Tattersall, plausibly, goes on from this to argue that symbolic thought had a singular, quite recent, origin and that it could not possibly have arisen through a gradual process of evolution and nor could it be construed as an adaptation. Rather, some reorganisation of the mind, for distinctly physical reasons we know not what, gave us the capacity for symbolic thought but we did not make good on that reorganisation until much later when we saw, for example, a flowering of artistic expression in cave art what some have called “the mind’s big bang.” This would be an example of what the biologist Christian de Duve has called “singularities” in the history of life on Earth.

For some reason at some point in history we just got good. The reorganisation of the mind/brain gave us an underlying cognitive capacity for symbolic thought but that capacity was not utilised for a considerable stretch of time until it burst asunder, and that quite recently. The same would apply to language, Tatersall surmises. Let us call this “Fischer’s theorem.”

One thing that interests me in this regard is science, and its flowering in the scientific revolution. Let us suppose that science is based on some innate cognitive capacity, and one that is not to be associated with a general faculty of reason. It cannot be so for reasons David Hume gave, which we might regard as arguments from the poverty of the stimulus for a faculty of scientific cognition rather than as arguments for epistemic scepticism. Pierce’s notion of abduction, so long as we do not confuse it with inference to the best explanation, is a good working candidate for such a faculty.

Now, following Fischer’s theorem, that capacity would have always been there for It too would have formed part of the reorganisation of the mind that gave us symbolic thought, language, and creative expression. It is one of the essential features of that reorganisation, for it is what enables us to make the world intelligible through theoretical science.

But that did not emerge until very, very recently through the scientific revolution when “we just got good.” The scientific revolution was a big bang of the mind.

This is handy for the factors responsible for us getting good in the case of symbolic thought and language arose at a time that is largely inaccessible. However, the case of science is accessible for this came but yesterday or even better still this late morning. Just what is it about the evolution and progress of ideas up to Galileo and the rest that had the natural philosophers of the scientific revolution come good? What social and cultural factors enabled the underlying cognitive capacity for science to be realised? What might these questions tell us about the reorganisation of the mind that gave us the capacity for science?
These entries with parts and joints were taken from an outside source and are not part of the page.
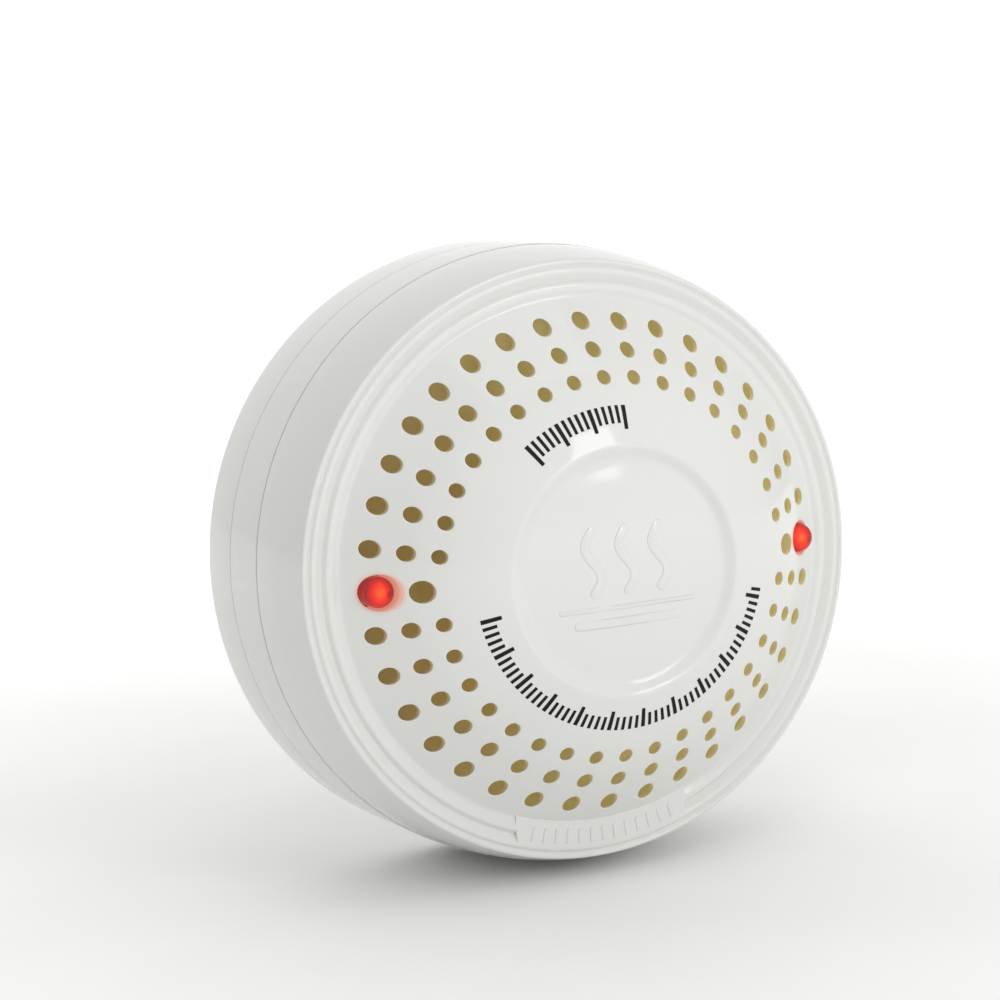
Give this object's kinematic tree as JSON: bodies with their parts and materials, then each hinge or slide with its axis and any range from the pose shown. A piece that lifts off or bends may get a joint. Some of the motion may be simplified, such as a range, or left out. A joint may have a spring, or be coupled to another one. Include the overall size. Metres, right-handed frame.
{
  "type": "heat detector",
  "caption": "Round wall or ceiling heat detector: a domed, perforated head with red indicator lamps that twists onto a shallow base.",
  "frame": {"origin": "centre of the mounting plane, at the back face of the base", "axes": "-Y out of the wall along the drum's axis, +Z towards 12 o'clock, +X towards 3 o'clock seen from the front"},
  "size_m": [0.107, 0.0515, 0.107],
  "materials": {
    "shell": "white ABS moulding with a soft gloss",
    "baffle": "cream ABS moulding",
    "nickel": "nickel-plated stamping",
    "brass": "plain brass",
    "board": "green solder mask on glass-fibre board",
    "black": "black moulding or black print",
    "capacitor_sleeve": "dark blue shrink sleeve",
    "resistor_body": "tan lacquer",
    "ceramic": "ochre dipped ceramic",
    "thermistor_bead": "dark epoxy bead",
    "spacer": "natural nylon",
    "lamp_red": "clear red epoxy",
    "label": "blank paper label"
  },
  "bodies": {
    "base": {"mounting_base": "shell", "contact_clip_1": "nickel", "contact_clip_2": "nickel", "contact_clip_3": "nickel", "contact_clip_4": "nickel", "terminal_washers": "nickel", "terminal_screws": "brass"},
    "head": {"rear_housing": "shell", "rating_label": "label", "contact_tab_1": "nickel", "contact_tab_2": "nickel", "contact_tab_3": "nickel", "contact_tab_4": "nickel", "contact_posts": "brass", "circuit_board": "board", "board_screws": "nickel", "controller_chip": "black", "filter_capacitor": "capacitor_sleeve", "bridge_rectifier": "black", "surge_suppressor": "black", "resistors": "resistor_body", "ceramic_capacitors": "ceramic", "transistors": "black", "reference_thermistor": "thermistor_bead", "sensing_thermistor_upper": "thermistor_bead", "sensing_thermistor_lower": "thermistor_bead", "inner_baffle": "baffle", "lamp_spacer_left": "spacer", "lamp_spacer_right": "spacer", "lamp_left": "lamp_red", "lamp_right": "lamp_red", "front_cover": "shell"}
  },
  "joints": [
    {"name": "head_twist", "type": "hinge", "parent": "base", "child": "head", "pos_m": [0, 0, 0], "axis": [0, -1, 0], "range_deg": [0, 20]}
  ]
}
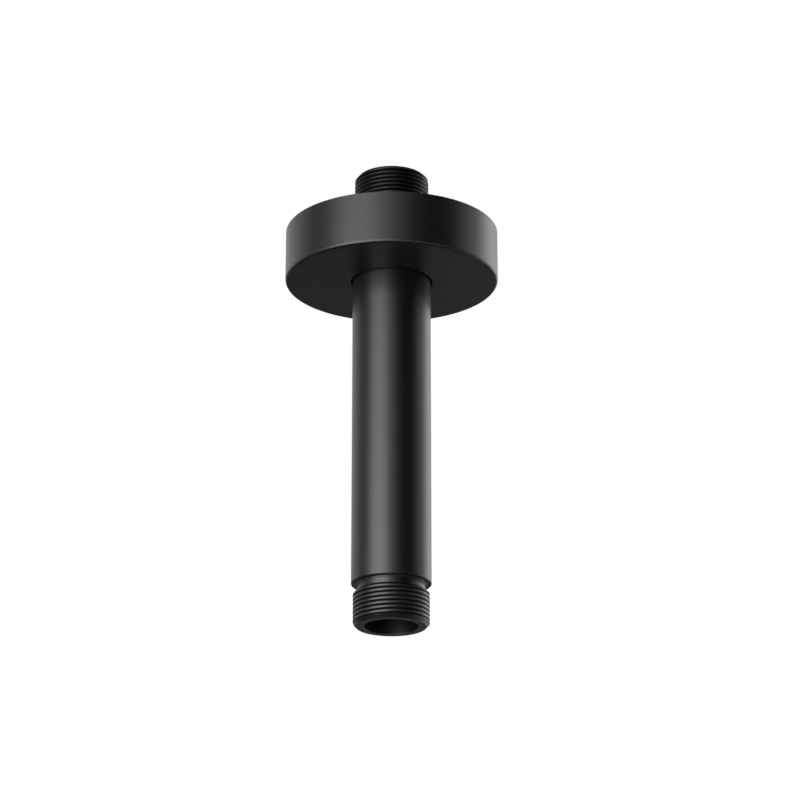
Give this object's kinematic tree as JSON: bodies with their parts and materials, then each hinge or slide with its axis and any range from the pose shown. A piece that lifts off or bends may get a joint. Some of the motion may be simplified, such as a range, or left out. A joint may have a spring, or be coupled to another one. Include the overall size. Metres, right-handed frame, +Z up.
{
  "type": "shower arm",
  "caption": "Straight ceiling shower arm: a pipe with a male thread at each end, and a round cover flange that slides and turns on it.",
  "frame": {"origin": "on the pipe's axis, at the ceiling, which is the plane of the flange's upper edge", "axes": "+Z up along the pipe into the ceiling; the outlet is towards -Z; the part is round about Z"},
  "size_m": [0.06, 0.06, 0.1325],
  "materials": {
    "black_coating": "satin",
    "black_rubber": "matte"
  },
  "bodies": {
    "arm": {"arm_tube": "black_coating"},
    "grip_ring": {"flange_o_ring": "black_rubber"},
    "flange": {"ceiling_flange": "black_coating"}
  },
  "joints": [
    {"name": "flange_slide", "type": "slide", "parent": "arm", "child": "grip_ring", "axis": [0, 0, -1], "range_m": [0, 0.0885]},
    {"name": "flange_turn", "type": "hinge", "parent": "grip_ring", "child": "flange", "pos_m": [0, 0, -0.0115], "axis": [0, 0, 1], "continuous": true}
  ]
}
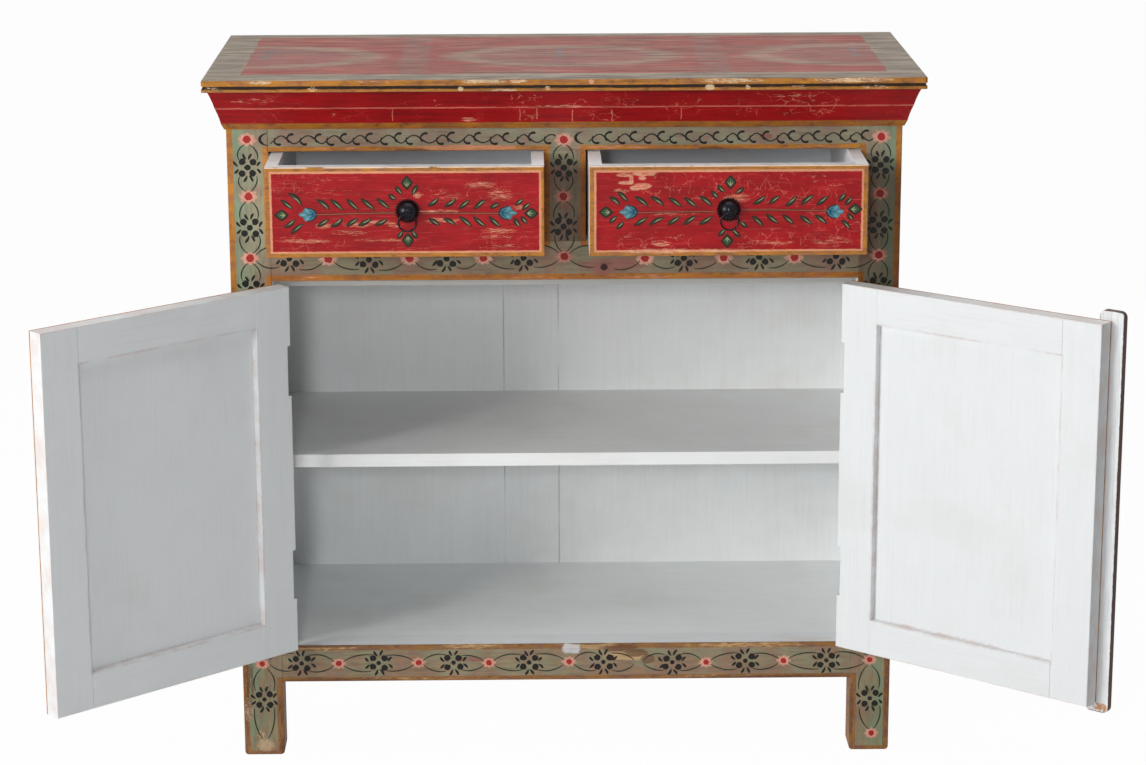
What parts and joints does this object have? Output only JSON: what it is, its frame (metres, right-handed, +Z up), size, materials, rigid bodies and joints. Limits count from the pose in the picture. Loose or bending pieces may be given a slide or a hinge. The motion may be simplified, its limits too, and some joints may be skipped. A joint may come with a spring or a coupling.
{
  "type": "painted sideboard cabinet",
  "caption": "Painted wooden cabinet on four short feet, with two ring-pull drawers above a cupboard with a shelf and a pair of framed doors.",
  "frame": {"origin": "on the floor, in the middle of the rectangle of the four feet", "axes": "+X to the right along the front, +Y from the front to the back, +Z up"},
  "size_m": [1.3583, 0.6701, 0.933],
  "materials": {
    "frame_paint": "aged sage-green paint with painted vines and flowers",
    "red_paint": "aged crimson paint, crazed",
    "top_paint": "worn grey and rose paint",
    "side_paint": "aged crimson and sage paint",
    "door_paint": "white satin paint inside, painted decoration outside",
    "inside_paint": "white satin paint",
    "bare_wood": "unpainted softwood",
    "iron": "polished black iron",
    "hinge_steel": "dull steel",
    "screw_steel": "dull steel"
  },
  "bodies": {
    "carcass": {"back_boards": "inside_paint", "back_rails": "bare_wood", "cornice_front": "red_paint", "cornice_sides": "red_paint", "door_stop": "inside_paint", "drawer_divider": "frame_paint", "drawer_guides": "bare_wood", "drawer_kickers": "bare_wood", "drawer_runners": "bare_wood", "drawer_stops": "inside_paint", "floor_boards": "inside_paint", "floor_cleats": "bare_wood", "hinge_pins": "hinge_steel", "post_back_left": "side_paint", "post_back_right": "side_paint", "post_front_left": "frame_paint", "post_front_right": "frame_paint", "post_hinge_leaves": "hinge_steel", "post_hinge_screws": "screw_steel", "rail_front_bottom": "frame_paint", "rail_front_middle": "frame_paint", "rail_front_top": "frame_paint", "shelf": "inside_paint", "shelf_cleats": "inside_paint", "side_panels": "side_paint", "side_rails": "side_paint", "top_board_back": "top_paint", "top_board_front": "top_paint"},
    "left_door": {"left_door_boss": "iron", "left_door_bottom_rail": "door_paint", "left_door_hinge_leaves": "hinge_steel", "left_door_hinge_screws": "screw_steel", "left_door_hinge_stile": "door_paint", "left_door_meeting_stile": "door_paint", "left_door_panel": "door_paint", "left_door_top_rail": "door_paint"},
    "right_door": {"right_door_boss": "iron", "right_door_bottom_rail": "door_paint", "right_door_hinge_leaves": "hinge_steel", "right_door_hinge_screws": "screw_steel", "right_door_hinge_stile": "door_paint", "right_door_meeting_stile": "door_paint", "right_door_meeting_strip": "door_paint", "right_door_panel_narrow": "door_paint", "right_door_panel_wide": "door_paint", "right_door_top_rail": "door_paint"},
    "left_drawer": {"left_drawer_back": "inside_paint", "left_drawer_boss": "iron", "left_drawer_bottom": "inside_paint", "left_drawer_front": "red_paint", "left_drawer_sides": "inside_paint"},
    "right_drawer": {"right_drawer_back": "inside_paint", "right_drawer_boss": "iron", "right_drawer_bottom": "inside_paint", "right_drawer_front": "red_paint", "right_drawer_sides": "inside_paint"},
    "left_door_ring_pull": {"left_door_ring": "iron"},
    "left_drawer_ring_pull": {"left_drawer_ring": "iron"},
    "right_door_ring_pull": {"right_door_ring": "iron"},
    "right_drawer_ring_pull": {"right_drawer_ring": "iron"}
  },
  "joints": [
    {"name": "left_door_hinge", "type": "hinge", "parent": "carcass", "child": "left_door", "pos_m": [-0.3825, -0.1985, 0.41], "axis": [0, 0, -1], "range_deg": [-138.3, 36.7]},
    {"name": "right_door_hinge", "type": "hinge", "parent": "carcass", "child": "right_door", "pos_m": [0.3825, -0.1985, 0.41], "axis": [0, 0, 1], "range_deg": [-140.7, 34.3]},
    {"name": "left_drawer_slide", "type": "slide", "parent": "carcass", "child": "left_drawer", "axis": [0, -1, 0], "range_m": [-0.101, 0.149]},
    {"name": "right_drawer_slide", "type": "slide", "parent": "carcass", "child": "right_drawer", "axis": [0, -1, 0], "range_m": [-0.104, 0.146]},
    {"name": "left_drawer_ring_swing", "type": "hinge", "parent": "left_drawer", "child": "left_drawer_ring_pull", "pos_m": [-0.20205, -0.3116, 0.7748], "axis": [-1, 0, 0], "range_deg": [-25, 165]},
    {"name": "left_door_ring_swing", "type": "hinge", "parent": "left_door", "child": "left_door_ring_pull", "pos_m": [-0.64889, -0.41963, 0.4093], "axis": [0.7466, 0.6652, 0], "range_deg": [-25, 165]},
    {"name": "right_drawer_ring_swing", "type": "hinge", "parent": "right_drawer", "child": "right_drawer_ring_pull", "pos_m": [0.20785, -0.3146, 0.7748], "axis": [-1, 0, 0], "range_deg": [-25, 165]},
    {"name": "right_door_ring_swing", "type": "hinge", "parent": "right_door", "child": "right_door_ring_pull", "pos_m": [0.65791, -0.40829, 0.4093], "axis": [0.7738, -0.6334, 0], "range_deg": [-25, 165]}
  ]
}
These are central questions, but we come to see their importance only by first grasping Fischer’s theorem which you can’t really do if you remain wedded to a whiggish outlook on the evolution of science. Of course, what this means is that we may well have not exhausted the cognitive capabilities that the reorganisation of the mind/brain has given us.

We may well yet “get good” in domains we but have the dimmest idea we possess. Could it be that the reorganisation of society along non authoritarian and non hierarchical lines would enable us to undergo a type of spiritual transformation of the self whereby we get good not just literally, in terms of Fischer’s theorem, but also normatively? That is a question that can only be answered in the doing.

I do realise this has little to do with Trump’s walking away from the US’ commitments under the JCPOA with Iran. I do realise I have promised more on this. Let us be good and patient for all comes in good time.